IM isn't a BASH shell! But if you don't quote the filename, you can use the shell to expand the glob.


Gobbing is provided for Window DOS users as the DOS shell does not provide globbing of arguments, and for situations where the filename has a CODER: prefix, or a [...] read_modifier postfix. Also IM allows the use of a printf style %d format in the filename for enumerated multi-file reads, and a '@' prefix to read a list of filenames from a file!

In summary...

Code: Select all

      filelist       @filelist.txt
      globbing       use of * and ?
      coder          CODER: prefix
      read_mods      [...] postfix
      enumeration    %d formating
See IM examples, File Handling, Reading.
http://www.imagemagick.org/Usage/files/#read


Future...
In IMv7 globbing is (it has been done) further restricted to image read filenames only, to prevent incorrect usage in other arguments (like label strings), and in implicit write where globbing may cause a file to otherwise overwrite an existing file by accident.

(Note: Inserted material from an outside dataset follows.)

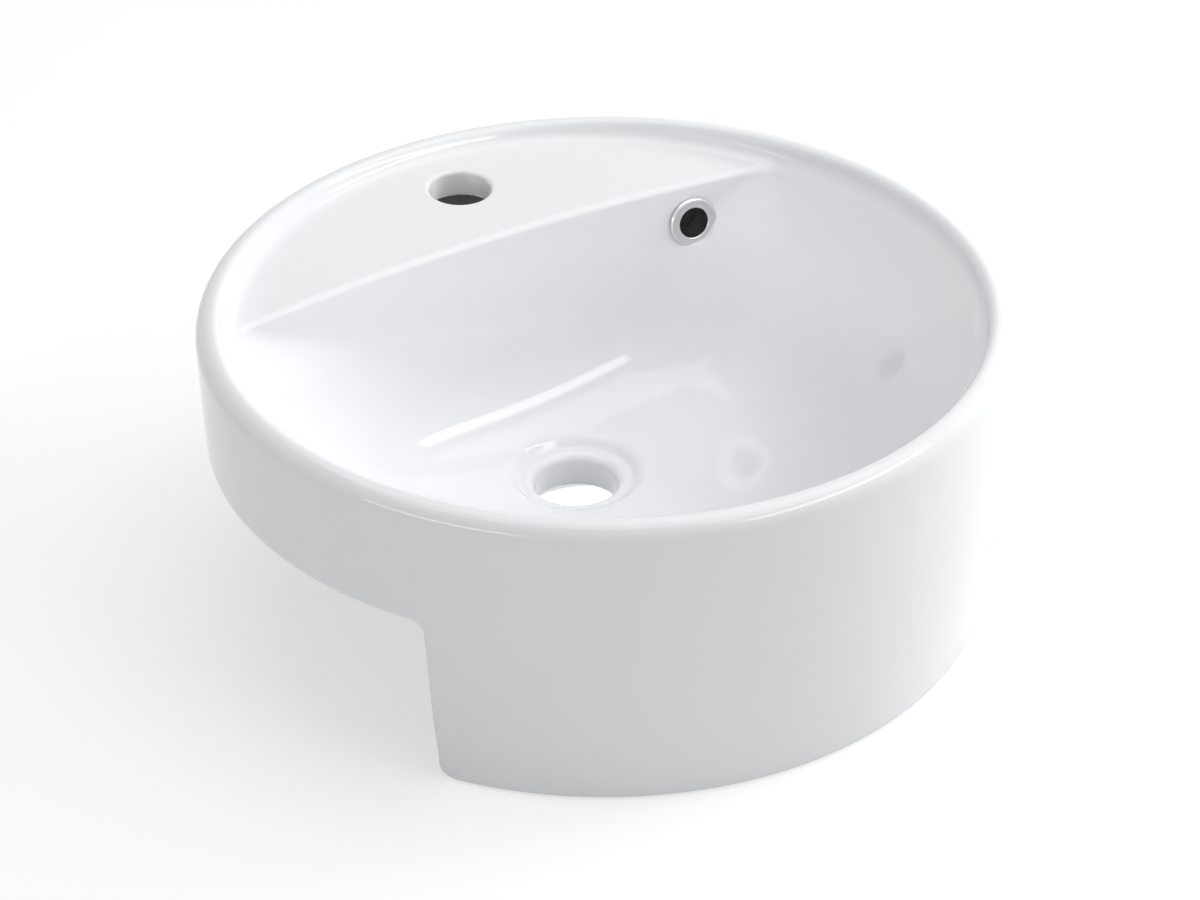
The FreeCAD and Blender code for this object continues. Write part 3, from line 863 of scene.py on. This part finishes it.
@dataclass
class Casting:
    """The basin's china casting."""

    sizes: CastingSizes = field(default_factory=CastingSizes)
    spacing: NetSpacing = field(default_factory=NetSpacing)

    def build(self, material: bpy.types.Material) -> bpy.types.Object:
        """Make the casting in place of its CAD node.

        Args:
            material: Glazed china.

        Returns:
            The finished piece.
        """
        form = CastingForm(self.sizes)
        points, quads = SurfaceNet(form, self.spacing).mesh()
        slope = form.uphill(points)
        normals = slope / np.linalg.norm(slope, axis=1, keepdims=True)
        mesh = bpy.data.meshes.new("china_casting")
        mesh.from_pydata((points * MM).tolist(), [], quads.tolist())
        mesh.polygons.foreach_set("use_smooth", [True] * len(quads))
        self.mark(mesh, Mark.THIN_GLAZE, self.convexity(points, normals, quads))
        self.mark(mesh, Mark.BARE_CLAY_AND_SHADE, self.unglazed_and_shaded(form, points, normals))
        mesh.normals_split_custom_set_from_vertices(normals.tolist())
        mesh.materials.append(material)
        piece = link(bpy.data.objects.new("china_casting", mesh))
        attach(piece, BODY)
        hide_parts("basin_body")
        LOG.info("china casting: %d points, %d quads", len(points), len(quads))
        return piece

    @staticmethod
    def mark(mesh: bpy.types.Mesh, kind: Mark, values: np.ndarray) -> None:
        """Store one value for each point of a mesh."""
        layer = mesh.attributes.new(kind.value, "FLOAT", "POINT")
        layer.data.foreach_set("value", values.astype(np.float32))

    @staticmethod
    def convexity(
        points: np.ndarray, normals: np.ndarray, quads: np.ndarray, sharp: float = 0.15
    ) -> np.ndarray:
        """How sharply the surface turns outwards, from nought to one.

        Args:
            points: Points of the mesh.
            normals: Normals at the points.
            quads: Quads of the mesh.
            sharp: Turn in each millimetre that counts as one.

        Returns:
            One value for each point.
        """
        starts = quads.ravel()
        ends = np.roll(quads, -1, axis=1).ravel()
        along = points[ends] - points[starts]
        length = np.maximum((along**2).sum(axis=1), 1e-6)
        bend = ((normals[ends] - normals[starts]) * along).sum(axis=1) / length
        total = np.zeros(len(points))
        count = np.zeros(len(points))
        np.add.at(total, starts, bend)
        np.add.at(count, starts, 1)
        return np.clip(total / np.maximum(count, 1) / sharp, 0, 1)

    def unglazed_and_shaded(self, form: CastingForm, points: np.ndarray, normals: np.ndarray) -> np.ndarray:
        """Where the casting has no glaze: its undersides and the hollow inside its skirt, which the material
        greys as painted shade.

        Args:
            form: Formula of the casting.
            points: Points of the mesh.
            normals: Normals at the points.

        Returns:
            One for bare clay and nought for glaze at each point.
        """
        x, y, z = points.T
        s = self.sizes
        on_form, on_level, downward, above_roof = 0.2, 0.5, -0.9, 1.0
        outer = np.abs(form.outside(x, y, z)) < on_form
        wet = np.abs(form.wet_air(x, y, z)) < on_form
        under_skirt = (np.abs(z - s.skirt_level) < on_level) & (normals[:, 2] < downward)
        standing = (z < on_level) | under_skirt
        sprayed = np.hypot(x, y - s.waste_y) < 2 * s.outlet_radius
        from_overflow = np.linalg.norm(points - np.array(form.overflow_at), axis=1)
        sprayed |= from_overflow < 2 * s.overflow_radius
        roof = form.ledge_level - s.ledge_thickness + above_roof
        hidden = ~(outer | wet | sprayed) & (z < roof)
        return np.where(standing | hidden, 1.0, 0.0)


class TurnedSection:
    """Geometry Nodes tree that turns a section round the overflow's axis."""

    def __init__(self) -> None:
        """Build the tree once."""
        tree = bpy.data.node_groups.new("turned_section", "GeometryNodeTree")
        face = tree.interface
        face.new_socket("Section", in_out="INPUT", socket_type="NodeSocketGeometry")
        face.new_socket("Piece", in_out="OUTPUT", socket_type="NodeSocketGeometry")
        sectors = face.new_socket("Sectors", in_out="INPUT", socket_type="NodeSocketInt")
        radius = face.new_socket("Section Radius", in_out="INPUT", socket_type="NodeSocketFloat")
        finish = face.new_socket("Finish", in_out="INPUT", socket_type="NodeSocketMaterial")
        self.sectors, self.radius, self.finish = sectors.identifier, radius.identifier, finish.identifier
        self.tree = tree
        nodes = NodeTree(tree)
        entry = nodes.add("NodeGroupInput")
        leave = nodes.add("NodeGroupOutput")
        section = nodes.add("GeometryNodeMeshToCurve")
        circle = nodes.add("GeometryNodeCurvePrimitiveCircle", mode="RADIUS")
        swept = nodes.add("GeometryNodeCurveToMesh")
        merged = nodes.add("GeometryNodeMergeByDistance")
        merged.inputs["Distance"].default_value = 1e-7
        real = nodes.add("GeometryNodeRealizeInstances")
        dressed = nodes.add("GeometryNodeSetMaterial")
        nodes.join(entry.outputs["Section"], section.inputs["Mesh"])
        nodes.join(entry.outputs["Sectors"], circle.inputs["Resolution"])
        nodes.join(entry.outputs["Section Radius"], circle.inputs["Radius"])
        nodes.join(circle.outputs["Curve"], swept.inputs["Curve"])
        nodes.join(section.outputs["Curve"], swept.inputs["Profile Curve"])
        nodes.join(swept.outputs["Mesh"], merged.inputs["Geometry"])
        nodes.join(merged.outputs["Geometry"], real.inputs["Geometry"])
        nodes.join(real.outputs["Geometry"], dressed.inputs["Geometry"])
        nodes.join(entry.outputs["Finish"], dressed.inputs["Material"])
        nodes.join(dressed.outputs["Geometry"], leave.inputs["Piece"])

    def turn(
        self, name: str, corners: Section, centre: float, sectors: int, material: bpy.types.Material
    ) -> bpy.types.Mesh:
        """Turn a closed section into a mesh about Z.

        Args:
            name: Name of the mesh.
            corners: Section as radius and height, in millimetres.
            centre: Radius of the circle that the section follows, in millimetres.
            sectors: Number of sectors.
            material: Finish of the piece.

        Returns:
            The turned mesh, about the origin.
        """
        flat = bpy.data.meshes.new(f"{name}_section")
        count = len(corners)
        edges = [(n, (n + 1) % count) for n in range(count)]
        places = [((radius - centre) * MM, -height * MM, 0) for radius, height in corners]
        flat.from_pydata(places, edges, [])
        holder = link(bpy.data.objects.new(f"{name}_holder", flat))
        modifier = holder.modifiers.new("turn", "NODES")
        modifier.node_group = self.tree
        modifier[self.sectors] = sectors
        modifier[self.radius] = centre * MM
        modifier[self.finish] = material
        graph = bpy.context.evaluated_depsgraph_get()
        mesh = bpy.data.meshes.new_from_object(holder.evaluated_get(graph))
        holder.modifiers.clear()
        bpy.data.objects.remove(holder)
        mesh.name = name
        shape = bmesh.new()
        shape.from_mesh(mesh)
        bmesh.ops.recalc_face_normals(shape, faces=shape.faces)
        shape.to_mesh(mesh)
        shape.free()
        return mesh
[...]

Also I plan on adding use of %[filename:...] image property substitution (percent escape)
But only ones specifically prefixed with 'filename:' just as currently used in write.

I am also thinking of adding some setting to disable any and all these (6) filename modifiers, allowing you to make a given filename, be treated as literal, when security is an issue.

Re: Identify with RegEx + Strange Errors

Posted: 2012-05-10T05:04:34-07:00
by jonaz
anthony wrote:Gobbing is provided for Window DOS users as the DOS shell does not provide globbing of arguments, and for situations where the filename has a CODER: prefix, or a [...] read_modifier postfix. Also IM allows the use of a printf style %d format in the filename for enumerated multi-file reads, and a '@' prefix to read a list of filenames from a file!
Thanks, Anthony! I wasn't aware that I could execute on a file list (should have RTFM). Seems like the easiest solution to my issue would be to just generate a file list with my RegEx engine of choice and run IM using the @ modifier.